Negative: - Async failure mode. If the blueprint has a YAML error or references a missing flow, the scaffold script returns success and the broken state surfaces only when sign-in fails. Mitigated: the scaffold script's banner tells you to check docker compose logs worker | grep -i blueprint, and an actual failure shows up as status: error on the BlueprintInstance API. - No automatic teardown. Deleting an app's blueprint file removes the BlueprintInstance record but the Provider/Application it created persist (Authentik blueprints don't aggressively track entity ownership). Manual cleanup needed via UI or API on app removal.
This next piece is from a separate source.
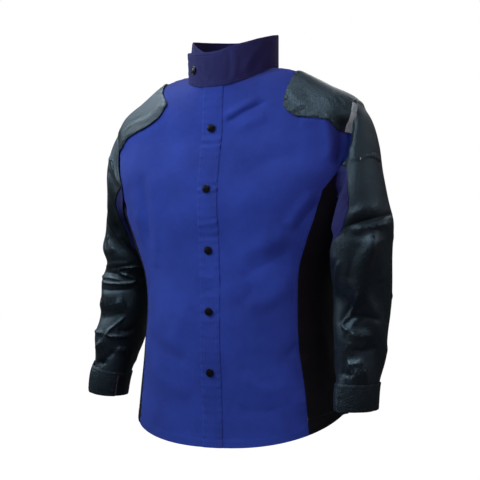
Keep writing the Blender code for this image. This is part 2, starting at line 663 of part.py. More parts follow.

Acceptable trade for the simplicity gain — apps are rarely deleted. - Provider names get standardised. Existing apps had varied Provider display names (Calculator, template-app-provider, etc.) from manual setup. The blueprint sets name: <Display Name> (matching the manifest's name field). On first reconcile, names converge to that convention. Cosmetic only — client_id (the OIDC-relevant field) doesn't change.

What's NOT in the blueprint

Out of scope for the per-app blueprint, intentionally:

  • The signing certificate. Uses Authentik's default self-signed cert in dev. Prod will need a real cert; the blueprint references it by name (authentik Self-signed Certificate) so changing the cert in prod is a one-line edit.
  • Custom scope mappings (e.g., groups claim). Apps work today with the three default scope mappings (openid, email, profile). When/if we need group-based entitlement to actually flow into JWTs, we'll add a custom scope mapping in a separate blueprint and reference it from each app's property_mappings list.
  • Per-app group bindings. All apps bind to scalr-users (the broad-access group). Tightening any one app's access is a manual addition for now — fine for v0.

Migration path

If we ever decide blueprints are wrong: each blueprint maps cleanly to a few terraform-provider-authentik resources. Convert the YAML to HCL, run terraform import against existing entities, done. The Provider/Application/Binding entities themselves stay the same — only the management tool changes.